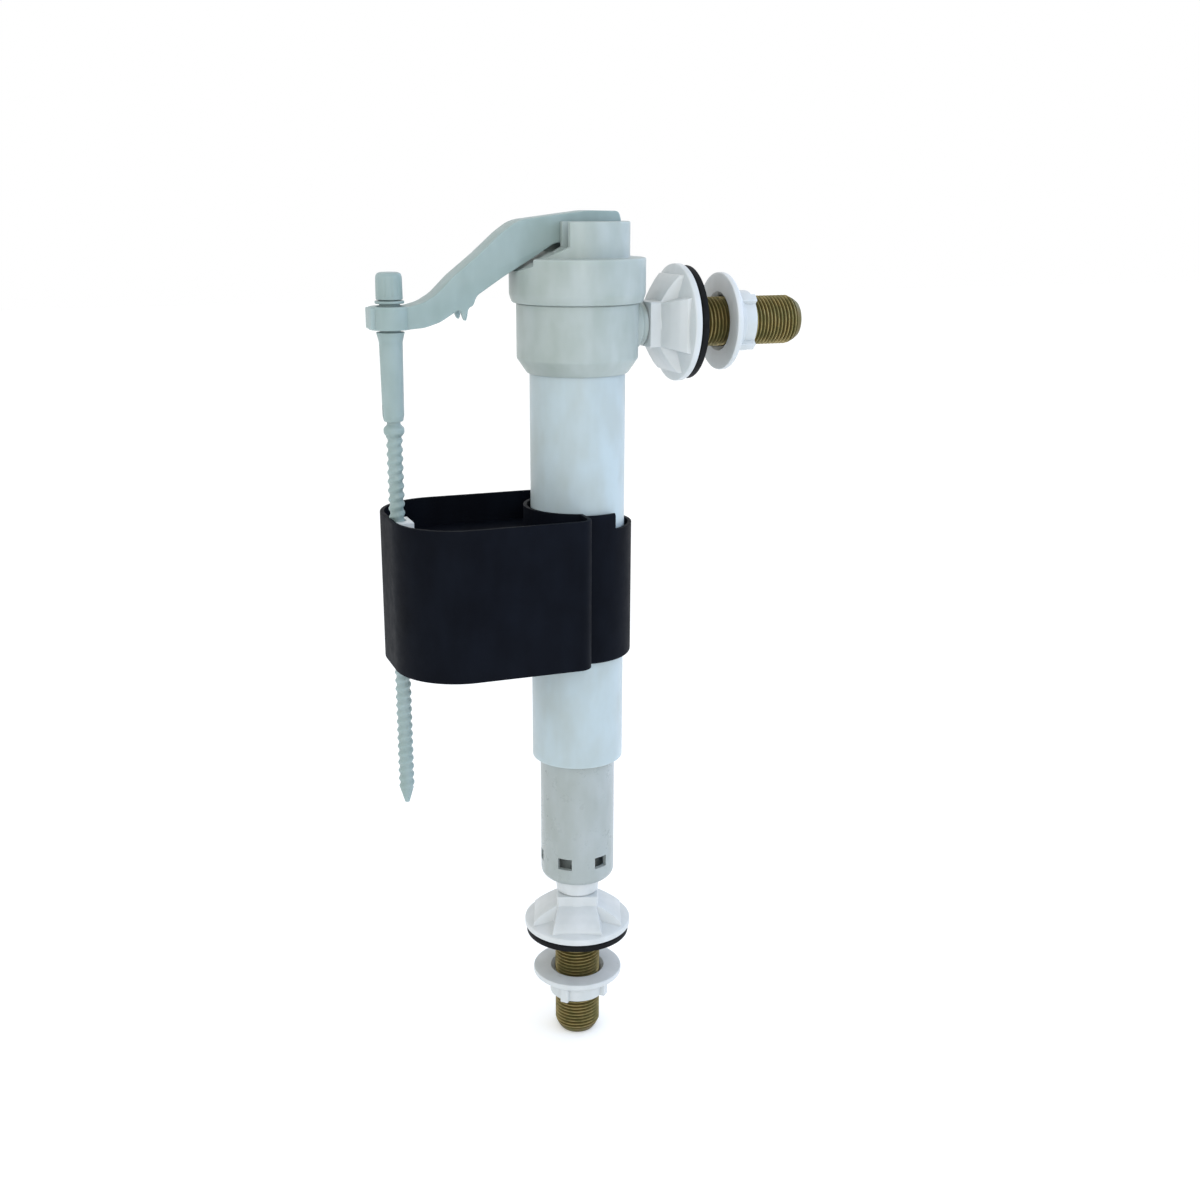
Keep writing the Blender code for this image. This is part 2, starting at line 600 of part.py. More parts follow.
def rod_sleeve():
    """Guide sleeve that hangs in the lever's ring, slotted below to snap over the rod's bead."""
    top = RING_CENTRE + RING_HALF_HEIGHT + RING_PLAY
    shoulder = RING_CENTRE - RING_HALF_HEIGHT - RING_PLAY
    thing = new_object("rod_sleeve", on_rod(revolved([
        (SLEEVE_BORE, SLEEVE_BOTTOM), (3.2, SLEEVE_BOTTOM), (3.5, SLEEVE_BOTTOM + 1.5), (3.8, shoulder - 3.2),
        (4.6, shoulder), (3.3, shoulder), (3.3, top), (4.7, top), (4.7, top + SLEEVE_RIM),
        (SLEEVE_BORE, top + SLEEVE_RIM)], SMALL_ROUND)))
    cut(thing, on_rod(box((-5, 5), (-SLEEVE_SLOT_HALF, SLEEVE_SLOT_HALF),
                          (SLEEVE_BOTTOM - 1, SLEEVE_BOTTOM + SLEEVE_SLOT_HEIGHT))))
    return finish(thing, LEVER_PLASTIC, RING_POINT)


def threaded_rod():
    """Adjusting screw, with its bead under the sleeve and a pointed end."""
    thread, shank, bead = ROD_THREAD_RADIUS, ROD_SHANK_RADIUS, ROD_THREAD_TOP + 1.0
    thing = new_object("threaded_rod", on_rod(revolved([
        (0, ROD_BOTTOM), (0.6, ROD_BOTTOM + 0.5), (2.2, ROD_BOTTOM + 5.5), (thread, ROD_BOTTOM + 7.0),
        (thread, ROD_THREAD_TOP), (BEAD_RADIUS, bead), (BEAD_RADIUS, bead + 1.6), (shank, bead + 2.8),
        (shank, 233.2), (shank - 0.2, 233.4), (shank - 0.2, ROD_TOP), (0, ROD_TOP)], FINE_ROUND)))
    return finish(thing, LEVER_PLASTIC, RING_POINT)


def adjuster_knob():
    """Knob on top of the rod, above the lever's ring."""
    low = RING_CENTRE + RING_HALF_HEIGHT + RING_PLAY + SLEEVE_RIM + GAP
    bore, bore_top = ROD_SHANK_RADIUS + 0.1, ROD_TOP + GAP
    edge = KNOB_RADIUS - 0.1
    thing = new_object("adjuster_knob", on_rod(revolved([
        (bore, low), (KNOB_RADIUS, low), (edge, KNOB_TOP - 1.4), (edge - 0.4, KNOB_TOP - 0.4),
        (edge - 1.3, KNOB_TOP), (0, KNOB_TOP), (0, bore_top), (bore, bore_top)], SMALL_ROUND)))
    return finish(thing, LEVER_PLASTIC, RING_POINT)


def float_plan(inset):
    """Plan of the float's outer wall, moved inwards by an inset."""
    end_centre = (FLOAT_END + FLOAT_END_RADIUS, FLOAT_HALF_WIDTH - FLOAT_END_RADIUS)
    shoulder = (FLOAT_SHOULDER - FLOAT_SHOULDER_RADIUS, FLOAT_HALF_WIDTH - FLOAT_SHOULDER_RADIUS)
    near = arc(end_centre, FLOAT_END_RADIUS - inset, 180, 90, 8)
    near += arc(shoulder, FLOAT_SHOULDER_RADIUS - inset, 90, 0, 5)
    return near + [(x, -y) for x, y in reversed(near)]


def float_cup():
    """Inverted cup that traps air, with a recessed deck and a collar that slides on the column."""
    thing = new_object("float_cup", extruded(float_plan(0), FLOAT_BOTTOM, FLOAT_TOP))
    add(thing, rod(COLLAR_RADIUS, COLLAR_BOTTOM, COLLAR_TOP, COLLAR_ROUND))
    cut(thing, float_hollow(FLOAT_BOTTOM - 1, FLOAT_WEB_TOP - FLOAT_WEB_THICKNESS))
    cut(thing, float_hollow(FLOAT_WEB_TOP, FLOAT_TOP + 1))
    cut(thing, rod(COLLAR_BORE, COLLAR_BOTTOM - 1, FLOAT_TOP + 1, COLLAR_ROUND))
    cut(thing, on_rod(rod(FLOAT_ROD_BORE, FLOAT_BOTTOM - 1, FLOAT_TOP + 1)))
    cut(thing, on_rod(box((-2.4, 8.0), (-6.3, 6.3), (FLOAT_WEB_TOP, FLOAT_TOP + 1))))
    reach = COLLAR_RADIUS + 2
    cut(thing, box((COLLAR_STEP_X, reach), (-reach, reach), (COLLAR_STEP, COLLAR_TOP + 1)))
    return finish(thing, FLOAT_PLASTIC, RING_POINT)


def float_hollow(bottom, top):
    """The space between the float's outer wall, its collar and the tube around the rod."""
    hollow = new_object("hollow", extruded(float_plan(FLOAT_WALL), bottom, top))
    cut(hollow, rod(COLLAR_RADIUS, bottom - 1, top + 1, COLLAR_ROUND))
    cut(hollow, on_rod(rod(FLOAT_ROD_TUBE, bottom - 1, top + 1)))
    builder = bmesh.new()
    builder.from_mesh(hollow.data)
    bpy.data.objects.remove(hollow, do_unlink=True)
    return builder


def float_clip():
    """White clip on the float's deck that engages the rod's thread."""
    low = FLOAT_WEB_TOP + GAP
    thing = new_object("float_clip", on_rod(box((-2.0, 4.6), (-CLIP_HALF_WIDTH, CLIP_HALF_WIDTH),
                                              (low, FLOAT_TOP - 1.2))))
    cut(thing, on_rod(rod(CLIP_BORE, low - 1, FLOAT_TOP + 1)))
    return finish(thing, FITTING_PLASTIC, RING_POINT)


def main():
    """Build the whole valve."""
    clear_scene()
    bottom_frame = frame_at("bottom_inlet_frame", (0, 0, 0))
    side_frame = frame_at("side_inlet_frame", (SIDE_WASHER_FACE, 0, SIDE_AXIS_HEIGHT), (0, -math.pi / 2, 0))
    inlet_fitting("bottom", bottom_frame, BOTTOM_BACKNUT_FACE, GRIP_TURN)
    inlet_fitting("side", side_frame, SIDE_BACKNUT_FACE)
    lower_tube()
    riser_tube()
    riser_seal()
    drop_tube()
    valve_body()
    main_seat()
    diaphragm()
    metering_pin()
    head_gasket()
    head_cap()
    pivot_pin()
    pilot_jet()
    lever_arm()
    pilot_pad()
    rod_sleeve()
    threaded_rod()
    adjuster_knob()
    float_cup()
    float_clip()


main()
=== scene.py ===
"""Looks of a cistern float valve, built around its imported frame.

Each sub-assembly of the valve is a class. It reads the places of its pieces from
the frame, models them in millimetres with bmesh operators, and dresses them in
finishes that are worked out from what the real surfaces are.
"""
from __future__ import annotations

import json
import logging
import math
from collections.abc import Iterable, Sequence
from dataclasses import dataclass
from enum import Enum

import bmesh
import bpy
from mathutils import Matrix, Vector

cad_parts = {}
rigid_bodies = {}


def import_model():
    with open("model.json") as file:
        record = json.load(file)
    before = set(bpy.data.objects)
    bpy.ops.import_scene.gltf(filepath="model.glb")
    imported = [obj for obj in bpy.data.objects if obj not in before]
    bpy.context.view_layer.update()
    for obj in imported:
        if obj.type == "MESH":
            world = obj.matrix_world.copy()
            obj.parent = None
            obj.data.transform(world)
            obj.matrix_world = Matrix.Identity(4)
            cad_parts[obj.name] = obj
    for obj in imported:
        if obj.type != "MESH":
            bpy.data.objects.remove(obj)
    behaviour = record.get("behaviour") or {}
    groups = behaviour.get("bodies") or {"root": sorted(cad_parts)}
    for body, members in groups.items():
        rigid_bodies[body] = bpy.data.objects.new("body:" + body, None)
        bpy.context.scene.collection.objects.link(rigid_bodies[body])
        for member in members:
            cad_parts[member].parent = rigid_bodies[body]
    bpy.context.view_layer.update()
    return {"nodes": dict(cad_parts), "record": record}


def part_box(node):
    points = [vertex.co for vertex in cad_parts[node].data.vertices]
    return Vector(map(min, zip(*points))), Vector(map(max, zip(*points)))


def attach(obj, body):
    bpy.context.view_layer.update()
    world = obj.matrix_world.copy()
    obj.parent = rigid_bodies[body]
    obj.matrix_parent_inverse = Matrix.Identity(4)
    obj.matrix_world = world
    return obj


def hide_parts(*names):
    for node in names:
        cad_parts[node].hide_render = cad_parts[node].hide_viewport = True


LOG = logging.getLogger("float_valve")
MM = 0.001
WELD = 0.0005
TURN = math.tau
# Millimetres in the part's frame, which several pieces share.
ROD_X = -63.5
SIDE_INLET_HEIGHT = 223.6

Point = tuple[float, float]


class Plane(Enum):
    """The plane in which an outline is drawn before it is extruded."""

    PLAN = "xy"
    SIDE = "xz"


class Cut(Enum):
    """How one solid is combined with another."""

    ADD = "UNION"
    REMOVE = "DIFFERENCE"


# Colour and node helpers.

def srgb(code: str) -> tuple[float, float, float, float]:
    """Turn an sRGB hex colour into linear values.

    Args:
        code: The colour as #rrggbb.

    Returns:
        Red, green, blue and alpha.
    """
    parts = [int(code[place:place + 2], 16) / 255 for place in (1, 3, 5)]
    linear = [part / 12.92 if part <= 0.04045 else ((part + 0.055) / 1.055) ** 2.4 for part in parts]
    return linear[0], linear[1], linear[2], 1.0


def add_node(tree: bpy.types.NodeTree, kind: str, inputs: dict[str | int, object] | None = None,
             **settings: object) -> bpy.types.Node:
    """Add a node with its settings, and fill or link its inputs.

    Args:
        tree: The node tree that takes the node.
        kind: The node's type name.
        inputs: Values or output sockets, by input name or number.
        **settings: Properties of the node.

    Returns:
        The new node.
    """
    node = tree.nodes.new(kind)
    for name, value in settings.items():
        setattr(node, name, value)
    for name, value in (inputs or {}).items():
        if isinstance(value, bpy.types.NodeSocket):
            tree.links.new(value, node.inputs[name])
        else:
            node.inputs[name].default_value = value
    return node


# Finishes.

@dataclass(frozen=True)
class Finish:
    """A surface finish that can make its own material."""

    name: str

    def material(self) -> bpy.types.Material:
        """Return this finish's material, made the first time it is asked for."""
        found = bpy.data.materials.get(self.name)
        if found:
            return found
        material = bpy.data.materials.new(self.name)
        material.use_nodes = True
        tree = material.node_tree
        tree.nodes.clear()
        place = add_node(tree, "ShaderNodeTexCoord").outputs["Object"]
        shader = add_node(tree, "ShaderNodeBsdfPrincipled", self.surface(tree, place))
        add_node(tree, "ShaderNodeOutputMaterial", {"Surface": shader.outputs["BSDF"]})
        return material

    def surface(self, tree: bpy.types.NodeTree, place: bpy.types.NodeSocket) -> dict[str | int, object]:
        """Return the inputs of the finish's Principled shader."""
        raise NotImplementedError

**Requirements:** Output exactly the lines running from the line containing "for body, members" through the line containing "for node in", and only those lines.

**Written solution:**
    for body, members in groups.items():
        rigid_bodies[body] = bpy.data.objects.new("body:" + body, None)
        bpy.context.scene.collection.objects.link(rigid_bodies[body])
        for member in members:
            cad_parts[member].parent = rigid_bodies[body]
    bpy.context.view_layer.update()
    return {"nodes": dict(cad_parts), "record": record}


def part_box(node):
    points = [vertex.co for vertex in cad_parts[node].data.vertices]
    return Vector(map(min, zip(*points))), Vector(map(max, zip(*points)))


def attach(obj, body):
    bpy.context.view_layer.update()
    world = obj.matrix_world.copy()
    obj.parent = rigid_bodies[body]
    obj.matrix_parent_inverse = Matrix.Identity(4)
    obj.matrix_world = world
    return obj


def hide_parts(*names):
    for node in names:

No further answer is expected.